Но ни пастырь духовный, ни появившиеся друзья, ни ощущение родины, которое подарила ей Грузия, не смогли удержать ее здесь. Минул год ее пребывания в Тбилиси, а она уже стала подумывать о том, как бы вырваться из Страны Советов.
Эти ее настроения совпадают с очередной переменой в руководстве страны. Умер долго болевший К. У. Черненко, весной Генеральным секретарем становится М. С. Горбачев. Наступает лето, в которое Светлана еще ничего не предпринимает.

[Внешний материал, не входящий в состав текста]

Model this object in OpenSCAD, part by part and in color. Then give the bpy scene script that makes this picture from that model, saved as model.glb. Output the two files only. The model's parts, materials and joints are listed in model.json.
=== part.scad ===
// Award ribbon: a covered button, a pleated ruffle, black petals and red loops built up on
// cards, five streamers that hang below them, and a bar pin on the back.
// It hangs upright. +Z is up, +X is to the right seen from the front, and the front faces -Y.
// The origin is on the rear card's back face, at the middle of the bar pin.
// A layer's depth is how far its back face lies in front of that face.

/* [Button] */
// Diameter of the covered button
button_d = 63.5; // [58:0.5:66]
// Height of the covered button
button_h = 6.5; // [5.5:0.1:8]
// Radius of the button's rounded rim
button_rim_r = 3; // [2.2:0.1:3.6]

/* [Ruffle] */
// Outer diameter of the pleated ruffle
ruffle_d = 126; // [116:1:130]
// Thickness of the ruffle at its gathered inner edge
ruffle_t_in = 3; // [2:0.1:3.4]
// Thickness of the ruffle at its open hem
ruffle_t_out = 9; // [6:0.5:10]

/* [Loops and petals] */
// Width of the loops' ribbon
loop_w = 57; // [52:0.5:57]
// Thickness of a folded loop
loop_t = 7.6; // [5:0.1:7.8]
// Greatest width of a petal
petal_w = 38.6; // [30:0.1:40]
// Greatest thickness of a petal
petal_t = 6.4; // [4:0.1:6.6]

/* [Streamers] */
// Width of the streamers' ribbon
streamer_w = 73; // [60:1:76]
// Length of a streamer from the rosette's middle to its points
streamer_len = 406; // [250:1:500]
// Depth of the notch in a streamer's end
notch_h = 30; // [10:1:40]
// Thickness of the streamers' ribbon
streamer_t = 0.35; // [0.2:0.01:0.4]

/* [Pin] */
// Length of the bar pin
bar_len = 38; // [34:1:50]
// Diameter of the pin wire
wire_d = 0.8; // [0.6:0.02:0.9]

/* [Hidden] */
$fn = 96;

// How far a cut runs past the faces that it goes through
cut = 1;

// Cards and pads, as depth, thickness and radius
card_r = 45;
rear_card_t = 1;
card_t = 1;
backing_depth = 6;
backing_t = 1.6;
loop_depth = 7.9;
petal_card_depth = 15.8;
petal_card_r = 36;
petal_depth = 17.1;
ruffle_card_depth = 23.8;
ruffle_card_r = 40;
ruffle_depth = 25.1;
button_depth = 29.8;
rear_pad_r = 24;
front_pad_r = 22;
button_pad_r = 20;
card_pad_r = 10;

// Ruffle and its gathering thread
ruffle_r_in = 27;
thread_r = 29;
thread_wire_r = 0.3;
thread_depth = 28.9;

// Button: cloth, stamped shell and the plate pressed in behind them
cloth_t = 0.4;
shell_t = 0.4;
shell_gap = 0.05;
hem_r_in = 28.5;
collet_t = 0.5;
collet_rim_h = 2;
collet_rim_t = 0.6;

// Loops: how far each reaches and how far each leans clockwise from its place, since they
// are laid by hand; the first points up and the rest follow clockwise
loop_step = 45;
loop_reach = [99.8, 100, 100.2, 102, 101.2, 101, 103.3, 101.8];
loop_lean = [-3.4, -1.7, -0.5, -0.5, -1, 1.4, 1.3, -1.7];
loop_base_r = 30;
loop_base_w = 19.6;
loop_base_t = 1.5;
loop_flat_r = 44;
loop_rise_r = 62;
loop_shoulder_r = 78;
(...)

Они с дочерью отправляются на курорт, на Черное море, любимое с детства. Ей хочется, чтобы и Ольге здесь было хорошо. И девочка как будто чувствует себя здесь как рыба в воде. Окруженная молодежью, она по-прежнему наслаждается ролью представительницы «свободного мира». Но отдых омрачает мысль, что со следующего года нужно посещать школу, сесть за парту — ей уже не разрешали заниматься дома.

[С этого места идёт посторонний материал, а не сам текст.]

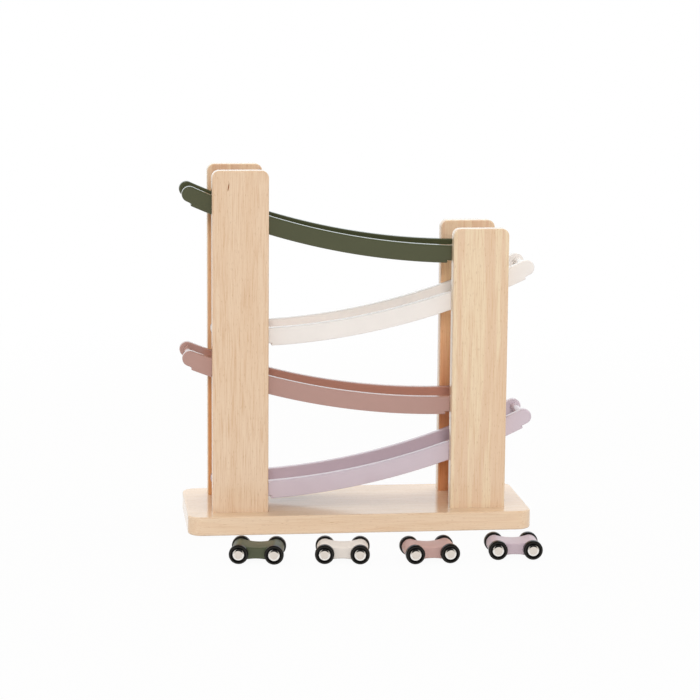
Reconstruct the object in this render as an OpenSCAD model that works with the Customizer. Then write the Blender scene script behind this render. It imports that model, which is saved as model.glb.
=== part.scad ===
// Zigzag car ramp for toddlers, with four small cars on the floor in front of it.
// Millimetres, +Z up. The origin is the centre of the base board's underside, and -Y is the front.
// Two tall posts stand at the left and two shorter ones at the right. The four curved ramps
// fall by turns to the right and to the left, and a car drops from each one to the next.

/* [Base board] */
// Length of the base board
base_l = 310; // [290:1:330]
// Depth of the base board, front to back
base_d = 120; // [110:1:135]
// Thickness of the base board
base_h = 17; // [14:0.5:20]
// Radius of the base board's four corners, seen from above
base_corner_r = 13; // [8:0.5:18]
// Rounding of the base board's edges
base_edge_r = 1.6; // [0.8:0.1:3]

/* [Posts] */
// Width of each post
post_w = 50; // [44:1:56]
// Thickness of each post
post_t = 13; // [12:0.5:15]
// Height of the two left posts above the base board
tall_post_h = 306.4; // [290:0.2:330]
// Height of the two right posts above the base board, as a share of the left posts'
short_post_share = 0.829; // [0.8:0.001:0.88]
// Distance from the base board's end to a post's outer edge
post_inset = 22.5; // [18:0.5:28]
// Radius of a post's two top corners
post_corner_r = 6.5; // [4:0.5:10]
// Rounding of a post's long edges
post_edge_r = 1.2; // [0.6:0.1:2.5]

/* [Ramps] */
// Clear width between a ramp's two rails
channel_w = 43; // [41:0.5:48]
// Thickness of a rail
rail_t = 8; // [7:0.5:10]
// Height of a rail above the ramp's floor
rail_h = 13.8; // [12:0.2:16]
// Rounding of a rail's edges
rail_edge_r = 1.2; // [0.6:0.1:2]
// Thickness of a ramp's floor
floor_t = 2.1; // [1.8:0.1:3]
// Rise of the ramps' curve over the base board's whole length, as a share of the left posts' height
ramp_rise_share = 0.2816; // [0.24:0.0002:0.3]
// How far a rail's upper end reaches past the posts
rail_overhang = 26; // [20:1:32]
// How far a rail's lower end stops inside the posts' outer edge
rail_low_inset = 2.2; // [1:0.2:6]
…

Таким образом, тема возвращения на Запад начинает обсуждаться всерьез. Но только через полгода — в декабре — Светлана решилась написать письмо Горбачеву.
В своем письме она объяснила, что решение вернуться в Советский Союз было продиктовано горячим желанием воссоединиться с семьей. Но мечта ее не сбылась, с воссоединением ничего не получилось. И теперь у нее нет причин оставаться здесь. Она просит разрешения на выезд из СССР.
Ответа не последовало, и Светлана, взяв с собой Ольгу, отправилась в феврале 1986 года в Москву.
Там она по совету своего бывшего мужа Григория Морозова обратилась к «высокому чину из КГБ, товарищу H.», как его называет Светлана, с просьбой выяснить, как отнесся глава государства к ее посланию.
Товарищ Н. был корректен, учтив, улыбался, приглашал Светлану к разговору «по душам», хотя прямого ответа на вопрос, получил ли Горбачев письмо, не дал.
— Он знаком с его содержанием, — уклончиво сказал Н. — Ваша дочь может возвратиться в свою школу в Англии, это не проблема. Конечно, теперь она поедет туда как советская гражданка и будет приезжать к вам сюда на каникулы. Это все очень просто устроить. А вам следует жить в Москве. Ведь вы москвичка! Грузия — не подходящее место для вас. Ведь вы там никогда раньше не жили. Все ваши друзья здесь…
Светлана поняла, что именно таким будет официальный ответ.
Бессонной ночью, посасывая валидол, пытаясь унять бешено колотившееся сердце, она, лежа на диване в квартире своего брата Владимира Аллилуева, приютившего их с Ольгой, стала думать, каким образом им вырваться отсюда.
…По счастью, у нее имелось письмо американского консула в Москве, дошедшего до нее совершенно случайно — на гербовой бумаге, со всеми печатями. В этом письме консул подтверждал, что Светлана и Ольга являются американскими гражданами до тех пор, пока они сами не пожелают отказаться от американского гражданства в присутствии посла и под присягой.
С этим письмом в сумочке Светлана отправилась вместе с дочерью в американское посольство.
Их немедленно окружила милиция и проводила в будку для постовых. «Мы американские граждане, — стала объяснять Светлана офицеру милиции, — и нам необходимо увидеть американского консула, от которого мы получили письмо».
Офицер взял письмо, ушел с ним куда-то, потом вернулся и попросил у гражданок их американские паспорта. Светлана ответила, что они находятся у консула, и офицеру пришлось довольствоваться Светланиным советским паспортом, в который была занесена и ее дочь. Он снова исчез, и после долгих часов ожидания вместо офицера милиции явился начальник охраны посольства и предложил Светлане отвезти ее с Ольгой домой.